Tweepy Streaming - Stop collecting tweets at x amo

2019-01-24 16:59发布

问题:

I'm looking to have the Tweepy Streaming API stop pulling in tweets after I have stored x # of tweets in MongoDB.

I have tried IF and WHILE statements inside the class, defintion with counters, but cannot get it to stop at a certain X amount. This is a real head-banger for me. I found this link here: https://groups.google.com/forum/#!topic/tweepy/5IGlu2Qiug4 but my efforts to replicate this have failed. It always tells me that init needs an additional argument. I believe we have our Tweepy auth set different, so it is not apples to apples.

Any thoughts?

from tweepy.streaming import StreamListener
from tweepy import OAuthHandler
from tweepy import Stream
import json, time, sys

import tweepy
auth = tweepy.OAuthHandler(CONSUMER_KEY, CONSUMER_SECRET)
auth.set_access_token(OAUTH_TOKEN, OAUTH_TOKEN_SECRET)

class StdOutListener(StreamListener):

    def on_status(self, status):
        text = status.text
        created = status.created_at
        record = {'Text': text, 'Created At': created}
        print record #See Tweepy documentation to learn how to access other fields
        collection.insert(record)  


    def on_error(self, status):
        print 'Error on status', status

    def on_limit(self, status):
        print 'Limit threshold exceeded', status

    def on_timeout(self, status):
        print 'Stream disconnected; continuing...'


stream = Stream(auth, StdOutListener())
stream.filter(track=['tv'])

回答1:

You need to add a counter inside of your class in __init__, and then increment it inside of on_status. Then when the counter is below 20 it will insert a record into the collection.
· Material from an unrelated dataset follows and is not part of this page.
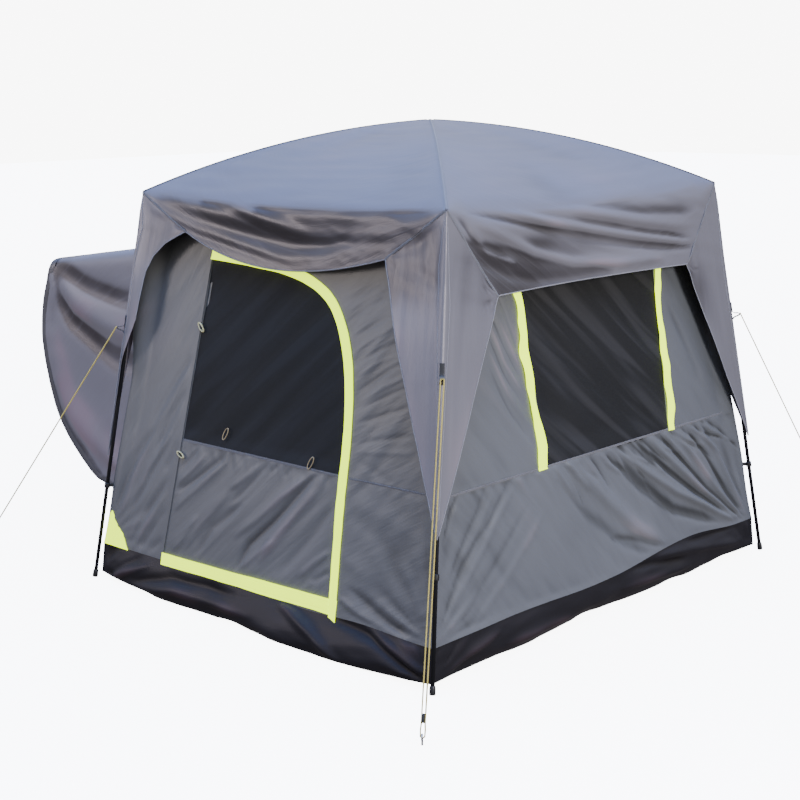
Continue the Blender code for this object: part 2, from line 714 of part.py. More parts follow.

This could be done as show below:

def __init__(self, api=None):
    super(StdOutListener, self).__init__()
    self.num_tweets = 0

def on_status(self, status):
    record = {'Text': status.text, 'Created At': status.created_at}
    print record #See Tweepy documentation to learn how to access other fields
    self.num_tweets += 1
    if self.num_tweets < 20:
        collection.insert(record)
        return True
    else:
        return False